Some of you many know the story of Alexander Solzhenitsyn, the Russian author. He was sentenced to eight years hard labour in a Soviet gulag for making ‘disrespectful’ remarks about Stalin in a private letter to a friend. His time in the gulag broke him, and one day he just walked away from his work team and sat down on the ground. He had given up and wanted to die, and this was his way of provoking the guards into killing him. An old man moved apart from his own group and sat down beside Solzhenitsyn. The old man picked up a stick and drew a crude outline of a cross in the sand, and then got up and walked back to his work team. As Solzhenitsyn looked at that cross he realised that hope was always possible for the followers of Jesus, indeed, in a place like this it was the only hope one could have. Solzhenitsyn didn’t die that day. He survived the camp and, after his release, became one of the most celebrated Russian authors of all time, writing about faith and freedom.

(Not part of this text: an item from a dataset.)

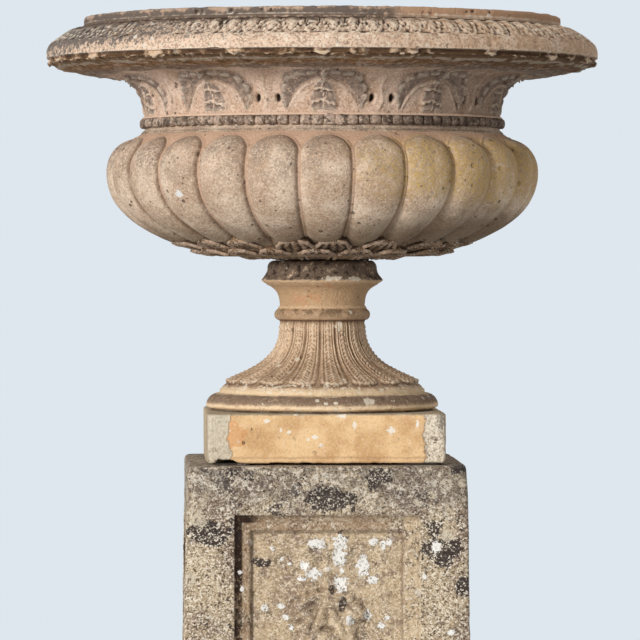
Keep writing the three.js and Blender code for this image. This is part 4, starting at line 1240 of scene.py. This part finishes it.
def belly_outline():
    """The belly's turned outline in named stretches: out under the foot, up the outside to the
    channel, in through the wall and down the inside to the rod's hole."""
    lift = SHOULDER_Z - BELLY_Z
    foot_pull = CALYX_FOOT_RADIUS + 0.645 * (BELLY_RADIUS - CALYX_FOOT_RADIUS)
    shoulder_pull = SHOULDER_RADIUS + 0.55 * (BELLY_RADIUS - SHOULDER_RADIUS)
    widest = on_bowl(BELLY_RADIUS, BELLY_Z)
    neck_inside = on_bowl(CHANNEL_RADIUS - BOWL_WALL, SEAM_Z)
    wide_inside = on_bowl(BELLY_RADIUS - BOWL_WALL, BELLY_Z)
    floor = on_bowl(120, BOWL_FLOOR)
    return in_order(
        [
            ("seat", straight(on_bowl(8.6, 0), on_bowl(68, 0), 2)),
            (
                "under",
                bend(
                    on_bowl(69, 1),
                    on_bowl(90, 5),
                    on_bowl(120, 3),
                    on_bowl(CALYX_FOOT_RADIUS - 6, 3),
                    8,
                ),
            ),
            (
                "lower belly",
                bend(
                    on_bowl(CALYX_FOOT_RADIUS, 4),
                    on_bowl(foot_pull, BELLY_Z * 0.285),
                    on_bowl(BELLY_RADIUS, BELLY_Z * 0.525),
                    widest,
                    52,
                ),
            ),
            (
                "upper belly",
                bend(
                    widest,
                    on_bowl(BELLY_RADIUS, BELLY_Z + lift * 0.5),
                    on_bowl(shoulder_pull, BELLY_Z + lift * 0.74),
                    on_bowl(SHOULDER_RADIUS, SHOULDER_Z),
                    38,
                ),
            ),
            (
                "shoulder",
                straight(on_bowl(250, SHOULDER_Z + 0.8), on_bowl(247.5, SHOULDER_Z + 3.4), 3),
            ),
            (
                "channel",
                straight(on_bowl(CHANNEL_RADIUS, SHOULDER_Z + 4), on_bowl(CHANNEL_RADIUS, SEAM_Z), 3),
            ),
            ("seam", straight(on_bowl(CHANNEL_RADIUS, SEAM_Z), neck_inside, 3)),
            ("inside", bend(neck_inside, on_bowl(215, 155), on_bowl(266, 139), wide_inside, 6)),
            ("inner belly", bend(wide_inside, on_bowl(266, 82), on_bowl(215, 40), floor, 9)),
            ("floor", straight(floor, on_bowl(8.6, BOWL_FLOOR), 4)),
        ]
    )


def belly():
    """Lays the gadroons on the outline as relief, rounds off small wear, and keeps for the
    material how far each point is from the edge of its gadroon and on which side it lies, which
    the material uses for painted shade."""
    outline, rows = belly_outline()
    bearings = gadroon_bearings()
    relief = np.zeros((len(outline), BELLY_COLUMNS))
    edge = np.full_like(relief, 30)
    side = around(bearings, GADROONS, GADROON_TURN) * GADROONS / np.pi + 0 * relief
    outside = slice(rows["lower belly"].start, rows["upper belly"].stop)
    run = length_along(outline[outside])[:, None]
    head_run = np.interp(BOWL_BOTTOM + HEAD_Z, outline[outside, 1], run[:, 0])
    lobes, inside = gadroons(outline[outside, :1], run, head_run, bearings[None, :])
    near_shoulder = ease(outline[outside, 1:], BOWL_BOTTOM + HEAD_Z + 8, BOWL_BOTTOM + SHOULDER_Z)
    relief[outside] = lobes * ease(run, 20, 44) * (1 - 0.5 * near_shoulder) - 6 * ease(run, 52, 38)
    relief[rows["shoulder"]] = -GADROON_DEPTH / 2
    edge[outside] = inside
    points = turned_rings(outline, relief, bearings)
    relief[outside] += 0.35 * crags(points[outside], 30, 82) + 0.2 * crags(points[outside], 9, 83)
    relief[outside] -= 1.6 * ease(crags(points[outside], 12, 84), 0.55, 0.8)
    points = turned_rings(outline, relief, bearings)
    return lattice_piece("bowl_belly_terracotta", points, True, {"edge": edge, "side": side})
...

That story seems like a bit of a downer. It’s not very Christmasy, is it? But, as I think about hope and faith and a Christmas that lasts beyond crisp winters, mince pies and Slade, maybe it is quite a Christmasy story after all.
Thanks James! By the way, going for a swim in the pool on a hot Christmas Day is like a little taste of heaven for me!
As someone who is monumentally fed up at the moment, I found this piece really rather helpful. Thank you Mr Webb.